Wall Street to IROs: Pick up the phone!
Investor relations officers at US companies have crucially important jobs. After all, their fundamental responsibility is to reduce their companies’ cost of capital by ensuring the share price remains at the highest sustainable level. But what do the analysts and investors they serve most want from them? Answer: They want them to ‘get back to them’.
OK, so they want more than that: they want transparency; they want access to senior management; they want consistency; and they want knowledgeable IROs – knowledgeable, that is, about their own company’s performance as well as the sector it operates in. Above all, however, they want the IRO to pick up the phone. Fast. Call it responsiveness, if you will, but basically they want an answer and they want it now.
Every year IR magazine surveys buy-side and sell-side analysts and portfolio managers across the States to find out which US corporates do the best job of meeting their insatiable hunger for information. Those companies then accept awards for the various categories of IR activity at a prestigious Oscars-style gala dinner on Wall Street.
The research questions focus on the IR service itself, insisting respondents take corporate performance out of the equation. And they do. Historically, there has been little or no correlation between performance and IR prowess in the IR Magazine Awards research results. On the contrary, it seems there’s nothing like a crisis to give an IRO the chance to shine and make what is often a lasting impact on the investment community.
So, for instance, JPMorgan Chase won the award this year for best crisis management, an acknowledgement by investors of the company’s handling of improper foreclosures, an issue that initially attracted extensive negative media coverage. The debacle prompted investor panic, with stock dumped in the wake of fears over profits. Ultimately, however, the bank reassured the market with its cool, straightforward and open handling of the matter.

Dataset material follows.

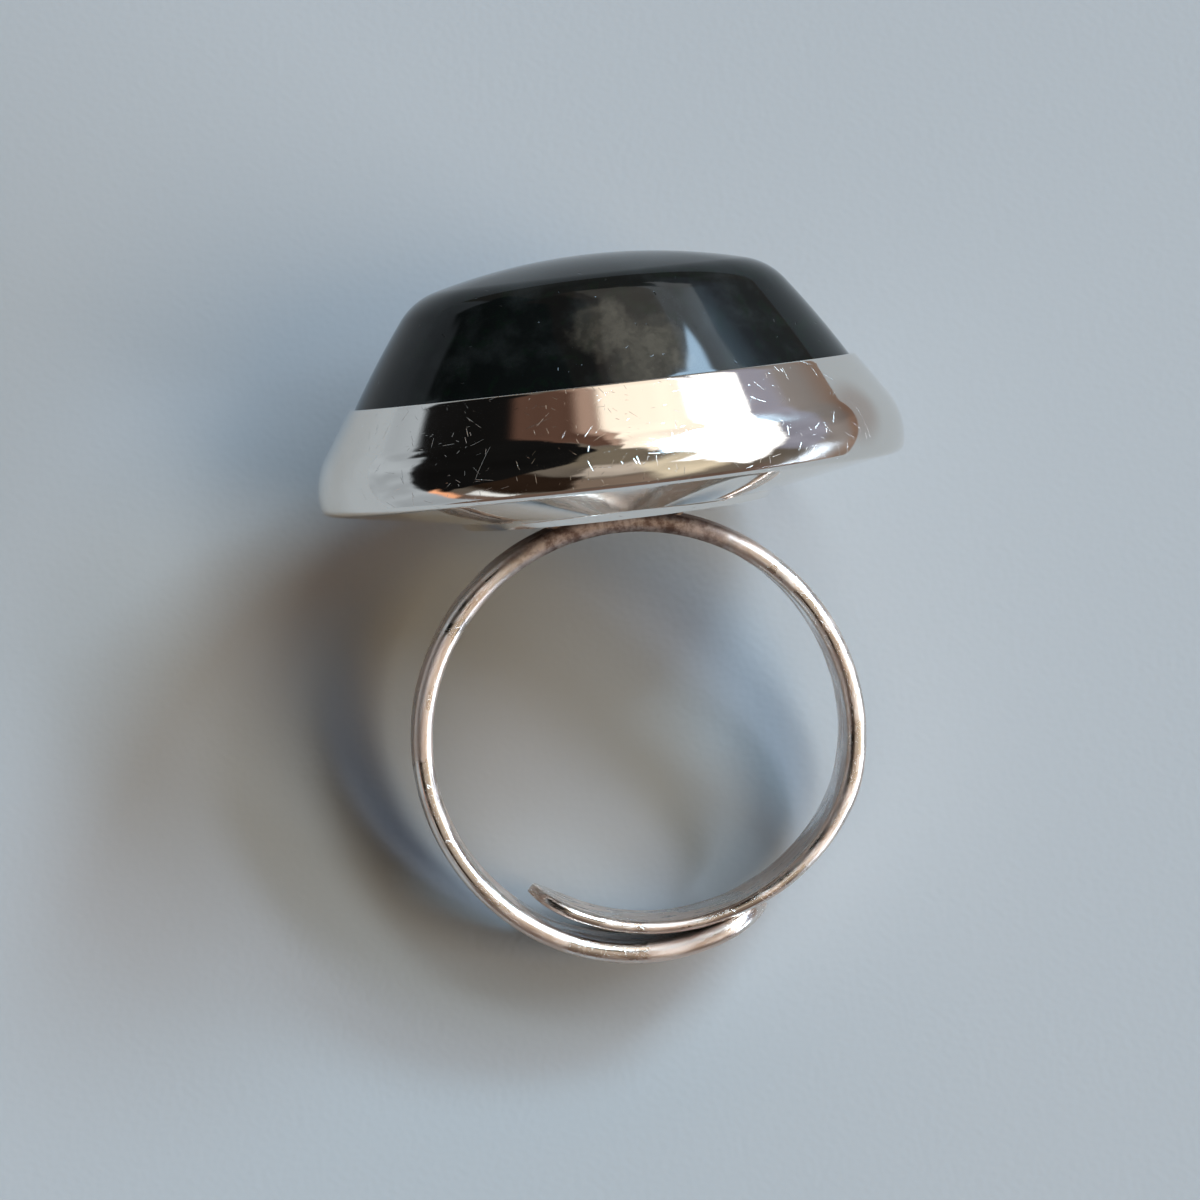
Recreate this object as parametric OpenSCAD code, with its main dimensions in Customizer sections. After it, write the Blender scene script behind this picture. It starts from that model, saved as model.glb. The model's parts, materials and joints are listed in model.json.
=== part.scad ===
// Adjustable ring: an open silver band soldered under an oval cup that holds a high cabochon.
// The ring is modelled with the finger along Z and the stone towards +Y, and is then laid on
// its side, where it rests on the rim of the cup and on one edge of the band.

/* [Band] */
// Radius of the finger circle inside the band
finger_r = 9; // [8.5:0.1:9.6]
// Width of the band along the finger
band_w = 4.5; // [3.6:0.1:5]
// Thickness of the band
band_t = 0.85; // [0.8:0.05:1]
// Thickness that the band thins to under the overlap
tongue_t = 0.55; // [0.5:0.05:0.65]
// How far the outer tab draws in towards the finger
tab_tuck = 0.55; // [0.4:0.05:0.6]
// Angle round the finger at which the outer tab ends
tab_end = 301; // [290:1:304]
// Angle round the finger at which the inner tongue ends
tongue_end = 228; // [222:1:240]

/* [Setting] */
// Length of the cup at its widest
head_l = 25.7; // [24.5:0.1:27]
// Width of the cup at its widest, along the finger
head_w = 19.6; // [18.8:0.1:20.2]
// Height of the widest line above the back
waist_h = 2.2; // [2:0.1:2.4]
// Height of the lip above the back
lip_h = 5.7; // [5.4:0.1:6]
// Lean of the wall towards the stone, in degrees from upright
wall_lean = 33; // [28:1:35]
// Thickness of the lip
lip_t = 0.25; // [0.2:0.05:0.35]
// Length of the raised oval on the back
boss_l = 13.8; // [12.5:0.1:15]
// Width of the raised oval on the back
boss_w = 16.4; // [15.4:0.1:16.8]

/* [Stone] */
// Height of the dome above the lip
dome_h = 5.6; // [4.8:0.1:6]
// Slope of the stone's flank where it leaves the lip, in degrees
flank_angle = 59; // [57:1:60]
// Radius of the stone's shoulder, between the flank and the crown
shoulder_r = 3; // [2.4:0.1:3.4]

/* [Hidden] */

// Smallest gap left between the stone and the metal
seat_gap = 0.05;

// Rounded edges and ends of the band, and how far its outer side is domed
edge_r = 0.36;
tip_l = band_w / 2;
band_crown = 0.08;
// The tongue runs on a circle of its own, shifted from the finger's axis in this direction
tongue_shift = 1.02;
tongue_dir = 59;
tongue_r = finger_r - 0.13;
// Angle at which the outer tab leaves the round of the band
tab_start = 233;
// Softness of the bend where the round of the band turns into the tongue
bend_soft = 0.12;
// The band thins from this direction on, over this angle
thin_from = -20;
thin_over = 50;

// Roundings and thicknesses of the cup
end_r = 8.2;
waist_r = 3;
under_turn = 12;
corner_r = 0.45;
floor_h = 1.8;
wall_t = 0.75;
boss_h = 0.3;
boss_bevel = 0.25;
// The cup sits a little to one side of the band, and the band is sunk slightly into its back
head_shift = 0.2;
back_y = finger_r + band_t - 0.03;

// Oval outline of the cup: two end arcs and two side arcs that meet without a corner
half_l = head_l / 2;
half_w = head_w / 2;
end_c = half_l - end_r;
side_r = (end_c * end_c + half_w * half_w - end_r * end_r) / (2 * (half_w - end_r));
side_c = side_r - half_w;
join_angle = atan2(side_c, end_c);
round_steps = 72;

function lerp(a, b, t) = a + (b - a) * t;

// Point of the oval outline whose outward direction is a, moved in by the distance d
function oval(a, d) =
    abs(sin(a)) < sin(join_angle)
        ? [sign(cos(a)) * end_c + (end_r - d) * cos(a), (end_r - d) * sin(a)]
        : [(side_r - d) * cos(a), -sign(sin(a)) * side_c + (side_r - d) * sin(a)];

// Ring of points along the oval, moved in by d, at the height h and made smaller by size
directions = [for (k = [0:round_steps - 1]) 360 * k / round_steps];
function oval_ring(d, h, size = 1) = [for (a = directions)
    let (p = oval(a, d) * size) [p[0], p[1], h]];

// Faces of a body whose rings of n points follow each other, closed at both ends
function ring_faces(n, rings) = concat(
    [for (i = [0:rings - 2]) for (j = [0:n - 1])
        [i * n + j, (i + 1) * n + j, (i + 1) * n + (j + 1) % n]],
    [for (i = [0:rings - 2]) for (j = [0:n - 1])
        [i * n + j, (i + 1) * n + (j + 1) % n, i * n + (j + 1) % n]],
    [[for (j = [0:n - 1]) j]],
    [[for (j = [n - 1:-1:0]) (rings - 1) * n + j]]);

// Distances in from the widest line of the cup
lean_in = waist_r * (1 - cos(wall_lean));
lean_h = waist_h + waist_r * sin(wall_lean);
lip_out = lean_in + (lip_h - lean_h) * tan(wall_lean);
lip_in = lip_out + lip_t;

// The wall curves under by a few degrees below its widest line, and a tighter corner follows
corner_mid_in = waist_r - (waist_r - corner_r) * cos(under_turn);
corner_mid_h = waist_h - (waist_r - corner_r) * sin(under_turn);

// Point of the raised oval on the back whose outward direction is a, moved in by d
function boss(a, d) =
    let (long = boss_l / 2,
         wide = boss_w / 2,
         size = norm([long * cos(a), wide * sin(a)]))
    [(long * long / size - d) * cos(a), (wide * wide / size - d) * sin(a)];
function boss_ring(d, h) = [for (a = directions) let (p = boss(a, d)) [p[0], p[1], h]];

// Slope at which the back runs from the raised oval to the corner, in the direction a
function back_slope(a) =
    let (away = (oval(a, 0) - boss(a, 0)) * [cos(a), sin(a)] - corner_mid_in,
         rise = corner_mid_h - boss_h)
    atan2(rise, away) - asin(corner_r / norm([away, rise]));

// Ring of points on the corner, whose share t runs from the slope of the back to the wall
function corner_ring(t) = [for (a = directions)
    let (turn = lerp(back_slope(a) - 90, -under_turn, t),
         p = oval(a, corner_mid_in - corner_r * cos(turn)))
    [p[0], p[1], corner_mid_h + corner_r * sin(turn)]];

// Rings of the cup: out along the back and round the corner
boss_edge = boss_ring(0, boss_h);
corner_start = corner_ring(0);
back_rings = concat(
    [boss_ring(boss_bevel, 0)],
    [for (t = [0:0.25:0.75]) boss_edge + (corner_start - boss_edge) * t],
    [for (t = [0:0.25:1]) corner_ring(t)]);

// Section of the wall as points [distance in from the widest line, height]: up the flared
// outside, over the lip and down the inside to the floor
wall_section = concat(
    [for (k = [1:5])
        let (a = lerp(-under_turn, wall_lean, k / 5))
        [waist_r * (1 - cos(a)), waist_h + waist_r * sin(a)]],
    [[lip_out, lip_h - 0.06], [lip_out + lip_t * 0.35, lip_h + 0.03],
     [lip_out + lip_t * 0.75, lip_h + 0.03], [lip_in, lip_h - 0.03],
     [lean_in + wall_t, lean_h], [wall_t, floor_h]]);

cup_rings = concat(back_rings, [for (s = wall_section) oval_ring(s[0], s[1])]);
cup_points = [for (r = cup_rings) for (p = r) p];

// The oval cup, back down, with the raised oval on its back at height 0
module cup() {
    polyhedron(cup_points, ring_faces(round_steps, len(cup_rings)), convexity = 4);
}

// Distance from the finger's axis to a shifted circle, along the direction a
function ray(a, shift, dir, r) =
    let (along = shift * cos(a - dir))
    along + sqrt(r * r - shift * shift + along * along);

// Smaller of two distances, with a soft change from one to the other
function soft_min(a, b) =
    (a + b - sqrt((a - b) * (a - b) + bend_soft * bend_soft)) / 2;

// Inner radius and thickness of the band in the direction a, which runs from the tongue's end,
// below zero, past the stone at 90 to the end of the outer tab
function band_in(a) =
    a > tab_start ? ray(a, tab_tuck, tab_start, finger_r - tab_tuck) :
    a > 90 ? finger_r :
    soft_min(finger_r, ray(a, tongue_shift, tongue_dir, tongue_r));
function band_thick(a) =
    lerp(band_t, tongue_t, max(0, min(1, (thin_from - a) / thin_over)));

// Sections of the band as [direction, turn of the rounded end there, 90 where it is over]
tip_steps = 6;
run_steps = 66;
tip_turn = tip_l / finger_r * 180 / PI;
band_from = tongue_end - 360;
sections = concat(
    [for (k = [1:tip_steps - 1])
        let (turn = 90 * k / tip_steps)
        [band_from + tip_turn * (1 - cos(turn)), turn]],
    [for (k = [0:run_steps])
        [lerp(band_from + tip_turn, tab_end - tip_turn, k / run_steps), 90]],
    [for (k = [tip_steps - 1:-1:1])
        let (turn = 90 * k / tip_steps)
        [tab_end - tip_turn * (1 - cos(turn)), turn]]);

// Cross-section of the band as points [distance from the finger's axis, height along it]
function band_section(a, turn) =
    let (w = band_w / 2 * sin(turn),
         t = band_thick(a) * lerp(0.6, 1, sin(turn)),
         e = min(edge_r, t * 0.45),
         low = band_in(a) + (band_thick(a) - t) / 2,
         high = low + t)
    concat(
        [for (k = [0:3]) [low + e - e * cos(30 * k), w - e + e * sin(30 * k)]],
        [for (k = [0:3]) [high - e + e * sin(30 * k), w - e + e * cos(30 * k)]],
        [[high + band_crown * sin(turn), 0]],
        [for (k = [0:3]) [high - e + e * cos(30 * k), -w + e - e * sin(30 * k)]],
        [for (k = [0:3]) [low + e - e * sin(30 * k), -w + e - e * cos(30 * k)]]);
section_points = 17;

band_points = [for (s = sections)
    for (p = band_section(s[0], s[1])) [p[0] * cos(s[0]), p[0] * sin(s[0]), p[1]]];

// The open band, from the end of the tongue round to the end of the outer tab
module band() {
    polyhedron(band_points, ring_faces(section_points, len(sections)), convexity = 6);
}

// Solder that fills the wedges between the round band and the flat back
solder_l = 6.8;
solder_w = band_w - 1;
solder_run = 0.9;
solder_in = 0.15;
module solder() {
    translate([0, 0, -solder_w / 2])
        linear_extrude(solder_w)
            polygon([
                [-solder_l / 2, back_y + solder_in],
                [-solder_l / 2, back_y - 0.03],
                [-solder_l / 2 + solder_run, finger_r + band_t / 3],
                [solder_l / 2 - solder_run, finger_r + band_t / 3],
                [solder_l / 2, back_y - 0.03],
                [solder_l / 2, back_y + solder_in]]);
}

// Profile of the dome above the lip: a slightly round flank, a round shoulder and a shallow crown
// that meet without a corner. The radii of flank and crown follow from the dome's size.
crown_angle = 15;
flank_top = flank_angle - 6;
function arc_in(r, from, to) = r * (sin(from) - sin(to));
function arc_up(r, from, to) = r * (cos(to) - cos(from));
dome_l = half_l - lip_in - seat_gap;
run = dome_l - arc_in(shoulder_r, flank_top, crown_angle);
rise = dome_h - arc_up(shoulder_r, flank_top, crown_angle);
flank_in = arc_in(1, flank_angle, flank_top);
flank_up = arc_up(1, flank_angle, flank_top);
crown_in = arc_in(1, crown_angle, 0);
crown_up = arc_up(1, crown_angle, 0);
share = flank_in * crown_up - flank_up * crown_in;
flank_r = (run * crown_up - rise * crown_in) / share;
crown_r = (rise * flank_in - run * flank_up) / share;
shoulder_d = dome_l - flank_r * flank_in;
shoulder_h = flank_r * flank_up;
// Points [distance from the middle, height]
dome = concat(
    [for (k = [0:3])
        let (a = lerp(flank_angle, flank_top, k / 3))
        [dome_l - arc_in(flank_r, flank_angle, a), arc_up(flank_r, flank_angle, a)]],
    [for (k = [1:7])
        let (a = lerp(flank_top, crown_angle, k / 7))
        [shoulder_d - arc_in(shoulder_r, flank_top, a),
         shoulder_h + arc_up(shoulder_r, flank_top, a)]],
    [for (k = [1:5])
        let (a = crown_angle * (1 - k / 5.5))
        [crown_r * sin(a), dome_h - arc_up(crown_r, a, 0)]]);

// The stone: its hidden foot follows the inside of the cup, and each ring of the dome is the
// outline at the lip, made smaller
foot = [
    [floor_h + seat_gap, wall_t + seat_gap],
    [lean_h, lean_in + wall_t + seat_gap]];
stone_points = concat(
    [for (f = foot) for (p = oval_ring(f[1], f[0])) p],
    [for (d = dome) for (p = oval_ring(lip_in + seat_gap, lip_h + d[1], d[0] / dome_l)) p]);
module cabochon() {
    polyhedron(stone_points, ring_faces(round_steps, len(foot) + len(dome)), convexity = 2);
}

// How the ring lies: seen from the side as points [towards the stone, along the finger], the
// floor is the line that touches the cup and the band and has all of the ring above it
band_side = [for (p = band_points) [p[1], p[2]]];
cup_side = [for (r = cup_rings)
    let (p = r[round_steps / 4]) [back_y + p[2], -p[1]]];
stone_side = [for (p = stone_points) [back_y + p[2], -p[1]]];
rest_tilt = min([for (b = band_side) max([for (c = cup_side) atan2(b[1] - c[1], c[0] - b[0])])]);
function lie_y(p) = p[0] * cos(rest_tilt) - p[1] * sin(rest_tilt);
function lie_z(p) = p[0] * sin(rest_tilt) + p[1] * cos(rest_tilt);
lowest = min([for (p = concat(band_side, cup_side)) lie_z(p)]);
nearest = min([for (p = band_side) lie_y(p)]);
farthest = max([for (p = stone_side) lie_y(p)]);

// Lays a piece of the ring on its side, with the middle of the whole ring over the origin
module lay_down() {
    translate([-head_shift, -(nearest + farthest) / 2, -lowest])
        rotate([rest_tilt, 0, 0])
            children();
}

// Puts what is modelled back down on to the outside of the band
module on_band() {
    translate([head_shift, back_y, 0])
        rotate([-90, 0, 0])
            children();
}

// Silver: band, cup and solder are one piece of metal
module ring_mount() {
    color([0.78, 0.76, 0.74])
        lay_down()
            union() {
                band();
                solder();
                on_band()
                    cup();
            }
}

// Dark moss agate, cut as a high oval dome
module stone() {
    color([0.12, 0.14, 0.13])
        lay_down()
            on_band()
                cabochon();
}

ring_mount();
stone();
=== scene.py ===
import json
import math

import bpy
import numpy as np
from mathutils import Matrix, Vector


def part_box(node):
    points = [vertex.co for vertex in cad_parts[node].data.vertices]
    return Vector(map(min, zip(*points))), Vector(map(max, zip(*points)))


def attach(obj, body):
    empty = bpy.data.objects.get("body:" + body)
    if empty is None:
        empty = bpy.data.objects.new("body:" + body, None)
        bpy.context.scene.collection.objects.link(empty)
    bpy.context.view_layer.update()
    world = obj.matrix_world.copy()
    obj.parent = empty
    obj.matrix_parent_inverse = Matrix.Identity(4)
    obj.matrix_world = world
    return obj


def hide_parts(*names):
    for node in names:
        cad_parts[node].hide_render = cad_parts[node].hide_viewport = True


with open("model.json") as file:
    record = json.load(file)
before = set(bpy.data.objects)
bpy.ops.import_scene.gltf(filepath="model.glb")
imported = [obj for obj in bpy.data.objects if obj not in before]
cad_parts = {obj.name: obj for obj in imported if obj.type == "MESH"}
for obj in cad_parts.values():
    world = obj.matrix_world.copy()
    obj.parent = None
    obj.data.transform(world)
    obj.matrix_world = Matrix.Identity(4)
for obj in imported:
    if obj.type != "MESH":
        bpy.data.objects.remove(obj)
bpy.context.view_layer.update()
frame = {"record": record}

MM = 0.001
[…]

In short, throughout the crisis JPMorgan displayed transparency, responsiveness, accessibility, consistency and knowledge. Neil Stewart, editor-at-large at IR magazine, lists these key qualities of successful IR in this order so he can remind IROs to keep on TRACK.
But if he had to reduce them down to one, it would be the R he’d keep – r for answering the phone, that is. The investment community is not only greedy for information; it’s also impatient. Delay is a huge risk factor in the market’s mind, and an IRO has to be able to calm nerves at speed. Silence is suspect: no news is distinctly bad news in the world of IR.
Here are just a few examples of respondents’ comments about companies that underline the importance of keeping on ‘track’:
Anadarko: The whole team is good. Team members are proactive and call back promptly
Bank of America: People are prompt in returning calls and provide great disclosure. IRO Kevin Stitt is responsive and willing to share his insights
Bristol-Myers Squibb: John Elicker [IRO] provides a good level of transparency and CEO Lamberto Andreotti is accessible and conversational
Brunswick: The IRO acts more as a facilitator of management access than a gatekeeper
Children’s Place: We get timely responses from the IRO, who has an in-depth knowledge and understanding of the company
Cisco: The IR team at Cisco Systems is very accessible, responsive, organized and willing to set up one-off calls with internal experts
Covidien: Cole Lannum is responsive, accessible, knowledgeable and always willing to speak
Eli Lilly and Co: Lilly consistently provides the most transparent investor relations program of all the companies I cover
Fedex: The IR team is accessible and diligent. It has fantastic knowledge of both the industry and the company
And that’s just a smattering – from A-F – taken from the Investor Perception Study, US 2011.